I've argued that Christians should not accept the category of supererogatory acts. I'm not changing my position on that, at least when it comes to human actions. I don't think there are any cases where I'd be doing a better thing if I did something different but am nonetheless perfectly ok not to do it. If I'm doing something less good, I'm failing in my responsibility to be perfect as God is perfect. I don't see how Christians can accept biblical teaching on ethics and accept this category for human action.

What hadn't occurred to me when I wrote the aforementioned post was to ask about whether certain actions are supererogatory for God. I think the standard Christian view has been that some things God actually does are supererogatory. It's hard to see grace as anything but supererogatory. It's undeserved favor, and how can God be morally required to bestow undeserved favor? I'm not going to question that line of reasoning, so I think it's fair to say that I need to revise my view. I'm not denying that any actions are supererogatory in general. It's just that human beings ought to do the best action in any circumstance.

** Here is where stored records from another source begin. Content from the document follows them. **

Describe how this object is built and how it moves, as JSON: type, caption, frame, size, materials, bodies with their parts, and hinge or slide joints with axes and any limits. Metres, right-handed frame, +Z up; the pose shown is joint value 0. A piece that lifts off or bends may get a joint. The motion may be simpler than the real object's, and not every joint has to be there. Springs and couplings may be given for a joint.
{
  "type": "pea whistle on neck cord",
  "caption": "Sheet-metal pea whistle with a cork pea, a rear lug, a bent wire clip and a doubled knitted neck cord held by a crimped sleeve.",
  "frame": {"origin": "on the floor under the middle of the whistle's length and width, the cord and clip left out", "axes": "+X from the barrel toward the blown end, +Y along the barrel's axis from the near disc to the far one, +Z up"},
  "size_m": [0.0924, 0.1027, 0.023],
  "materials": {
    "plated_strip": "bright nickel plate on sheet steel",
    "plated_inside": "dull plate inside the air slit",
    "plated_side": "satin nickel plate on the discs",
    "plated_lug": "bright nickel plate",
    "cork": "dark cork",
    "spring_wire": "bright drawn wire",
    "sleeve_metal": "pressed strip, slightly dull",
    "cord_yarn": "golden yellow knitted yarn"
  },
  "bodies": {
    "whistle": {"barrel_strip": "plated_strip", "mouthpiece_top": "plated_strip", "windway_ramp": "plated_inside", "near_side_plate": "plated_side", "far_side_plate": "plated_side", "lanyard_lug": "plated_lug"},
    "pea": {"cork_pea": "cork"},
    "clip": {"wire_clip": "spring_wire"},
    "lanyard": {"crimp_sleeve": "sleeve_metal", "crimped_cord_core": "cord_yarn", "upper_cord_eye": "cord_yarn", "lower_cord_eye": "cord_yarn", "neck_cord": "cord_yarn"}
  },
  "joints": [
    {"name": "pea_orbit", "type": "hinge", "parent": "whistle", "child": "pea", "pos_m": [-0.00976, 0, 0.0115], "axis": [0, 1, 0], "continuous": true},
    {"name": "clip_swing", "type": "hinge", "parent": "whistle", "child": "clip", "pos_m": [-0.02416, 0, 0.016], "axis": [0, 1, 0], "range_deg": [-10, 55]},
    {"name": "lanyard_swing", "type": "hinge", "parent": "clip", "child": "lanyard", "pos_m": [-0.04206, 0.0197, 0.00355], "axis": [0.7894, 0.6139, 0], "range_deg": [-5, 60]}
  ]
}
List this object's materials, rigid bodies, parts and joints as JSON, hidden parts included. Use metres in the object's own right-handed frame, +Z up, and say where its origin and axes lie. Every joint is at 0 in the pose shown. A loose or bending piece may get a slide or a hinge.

One way to get such a result pretty easily is to take a page from Immanuel Kant, who speaks of a divine lawgiver as the sort of being who would have no obligations to begin with. His argument is that it doesn't make any sense to think of God as having obligations, because obligations make sense only if the being with the obligations could possibly fail to do the things the obligations require them to do. (William Alston interestingly applies the same line of thought to beliefs. God directly knows every truth, and therefore he must not have beliefs, because beliefs imply that the beliefs could be false, just as obligations imply that you could fail to fulfill them.) If Kant is right, then God is never obligated to do anything, and so every action God performs is supererogatory, but it still might make sense to say that no human act is supererogatory.

But I don't think that explanation is sufficient. I want to say that some things God does necessarily result from his moral perfection, and other things are a gift that his nature doesn't make him do. I want to say that he didn't need to create and would have been perfectly good had he not created. I don't want to say God is morally better for creating, and I don't want to say God is morally better for choosing to save people from the eternal destruction we all deserve. But even if all that is true, it seems that there are some things that are inconsistent with God's nature, such as making a promise and not keeping it or allowing the universe to be intrinsically bad overall. That means that something the concept of supererogation was supposed to capture is true of God in a way that it's not true of humans, and it doesn't just result from God's having no obligations.

I think the difference has to lie in some explanation why it isn't better for God to do this thing that seems like it would result in a better world, whereas it is better for me to do things that would lead to better consequences. That difference has to lie in God's nature. God would be perfectly good without even creating, so it doesn't make God's character or nature better to create. Also, God is infinitely good, so it doesn't make the totality of things better if God creates things and doesn't just exist on his own. On the other hand, I am imperfect, and there are always ways to be better. I have an obligation to seek to be better unless I am perfect. That seems to me to be the real reason why it isn't even better for God to do better things, while it's any merely human being's obligation to do the best thing possible.